- The Washington Times - Saturday, January 13, 2018

Some countries truly are sh—holes — and that’s why the citizens who live there want to come to America so badly.

Of course, we can’t take everyone who wants to come. Our country would be overrun.

We have to manage the flow of immigration.

So it’s only sensible to base border policy on which potential incomers provide the most benefit to this nation at-large — who provides the best bang for the buck. That’s not racist; that’s realism. And Democrats know it, too. They’re just too politically desperate and vile to refrain from using a remark reportedly made by President Donald Trump for twisted partisan gain.

Still, the left’s angry contortions and faux outrage spins to paint Trump as a racist, post-reported “sh—hole” remark, shouldn’t detract from the larger truth that goes like this: Yes, indeed, some nations are cesspools of misery. And calling them out for their cesspool nature isn’t exactly a shocking reflection.

Google images of Haiti, for instance, and what pops are photos of trashy beaches, overcrowded dwellings, debris-strewn neighborhoods — real sh—hole-seeming places, in other words.

No doubt, some of these images come courtesy of the fallout from Hurricane Matthew, a Category 5-er that struck near Les Anglais as a Category 4 storm in mid-2016, killing more than 500 and devastating the already impoverished region. But that truth doesn’t detract from the fact that the nation was already a massive mess, economically speaking.

The Heritage Foundation’s 2017 Index of Economic Freedom opens its assessment of Haiti this way: “Haiti, the Western Hemisphere’s poorest and most deforested country, is plagued by corruption, gang violence, drug trafficking, organized crime and a general lack of economic opportunity.”

Don’t just take the conservative-leaning think tank’s word on it. In 2004, the United Nations sent troops to one Haiti shantytown to battle it out with gangs; in 2016, Haiti was rated in a Gallup analysis as one of the countries with the highest amount of “suffering,” with high poverty and low opportunity.

Sh—hole? That’s certainly one way to describe it.

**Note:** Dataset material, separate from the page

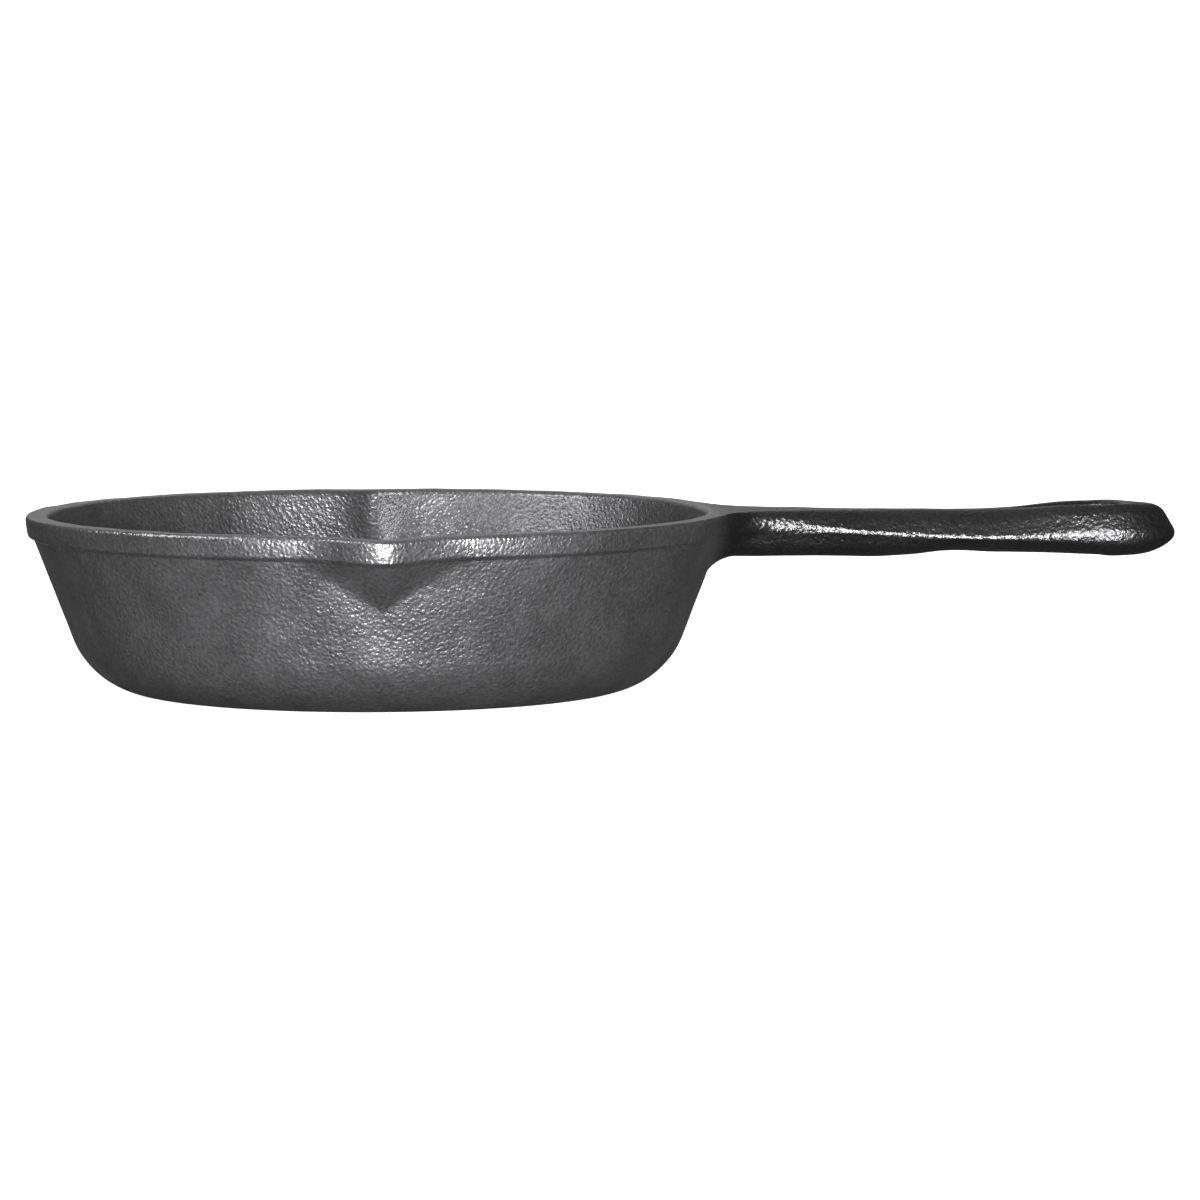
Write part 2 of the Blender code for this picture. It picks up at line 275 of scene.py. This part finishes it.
def pan_outside(x, y, z):
    """The pan's outer wall, heel and base, and the band that stands proud of the wall round the rim."""
    push = spout_push(x, z)
    wall = bend(pan_radius(x, y, push), z, BASE_RADIUS, HEEL_RADIUS, HEEL_RADIUS, OUTER_SLOPE)
    band_low = BAND_LOW - BAND_DIP * ridge(x, SPOUT_HALF_WIDTH)
    up_band = np.clip((z - band_low) / (RIM_HEIGHT - band_low), 0, 1)
    step = BAND_STEP * smooth(z, band_low, band_low + BAND_STEP_RISE)
    return wall - step + BAND_TAPER * np.maximum(z - band_low, 0) - 4 * BAND_SWELL * up_band * (1 - up_band)


def cavity(x, y, z):
    """The inside of the pan: negative in the air above the cooking floor."""
    push = groove_push(x, z)
    corner_z = FLOOR_THICKNESS + FLOOR_FILLET
    rim_inside = RIM_RADIUS - RIM_WIDTH
    wall_r = rim_inside - (RIM_HEIGHT - corner_z) * math.tan(INNER_SLOPE)
    corner_r = wall_r - FLOOR_FILLET / math.cos(INNER_SLOPE)
    return bend(pan_radius(x, y, push), z, corner_r, corner_z, FLOOR_FILLET, INNER_SLOPE)


def hole_distance(x, y):
    """Distance outside the teardrop hanging hole, seen from above."""
    run = HOLE_X - HOLE_POINT_X
    lean = (HOLE_RADIUS - HOLE_POINT_RADIUS) / run
    upright = math.sqrt(1 - lean * lean)
    across, along = np.abs(y), HOLE_X - x
    place = along * upright - across * lean
    side = across * upright + along * lean - HOLE_RADIUS
    big = np.hypot(across, along) - HOLE_RADIUS
    small = np.hypot(across, along - run) - HOLE_POINT_RADIUS
    return np.where(place < 0, big, np.where(place > upright * run, small, side))


def top_height(x, y):
    """The height of the rim's and the handle's upper face."""
    dip = SPOUT_DIP * ridge(x, SPOUT_HALF_WIDTH)
    bead = np.exp(-(((hole_distance(x, y) - LIP_OFFSET) / LIP_WIDTH) ** 2))
    lip = LIP_HEIGHT * smooth(x, LIP_START_X, EYE_X) * bead
    return np.where(x < ROOT_START_X, RIM_HEIGHT - dip, curve(TOP_HEIGHT, x) + lip)


def handle_across(x, y):
    """Distance from the handle's centre line, measured so that the tip closes in a half ellipse."""
    past_eye = np.maximum(x - EYE_X, 0) * EYE_HALF_WIDTH / (TIP_X + TIP_ROUNDING - EYE_X)
    return np.hypot(y, past_eye)


def handle_below(x, across, z):
    """The handle's underside and its lower flanks, below the parting line."""
    half, arris = curve(ARRIS_HALF, x), curve(ARRIS_HEIGHT, x)
    under_half, under = curve(UNDER_HALF, x), curve(UNDER_HEIGHT, x)
    run, rise = half - under_half, arris - under
    flank = ((across - half) * rise - (z - arris) * run) / np.hypot(run, rise)
    return both(flank, under - z, BELLY_ROUND)


def handle_bevel(x, across, z):
    """The handle's upper flanks, from the flat top down to the parting line."""
    half, arris = curve(ARRIS_HALF, x) + curve(ARRIS_FLARE, x), curve(ARRIS_HEIGHT, x)
    top_half, top = curve(TOP_HALF, x), curve(TOP_HEIGHT, x)
    run, rise = half - top_half, top - arris
    bevel = ((across - half) * rise + (z - arris) * run) / np.hypot(run, rise)
    return np.where(x < BEVEL_START_X, -RIM_WIDTH, bevel)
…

Here are some other countries that might be considered similarly: South Sudan and Ukraine, both rated alongside Haiti as worst places to live in Gallup’s 2016 analysis. Then there’s China and North Korea, for obvious despotic reasons. And scores of Africa nations rated in the United Nations-backed 2017 World Happiness Report as subpar in terms of rating the levels of economic opportunities, individual freedoms, health, poverty or corruption.

And, listen up, amnesty supporters: Just because those from downtrodden nations may have a desire to come to America to live, doesn’t mean America should automatically grant them that wish. It’s not pragmatic. It’s not sustainable. It’s not even in line with how other nations, how other governments, conduct their own border business.

America’s government has a responsibility to secure the future of its own citizens first — and sorry, so sorry, anti-Trumpers of the world: That’s. Not. Racism.

Neither, by the way, is calling a sh—hole country a sh—hole country. It may be bad form; it may be impolite. But racist? That it ain’t. It’s what we all know and say to be true about some sad and unfortunate countries — albeit, using different terminology — and it’s why most Americans feel so blessed to be American in the first place.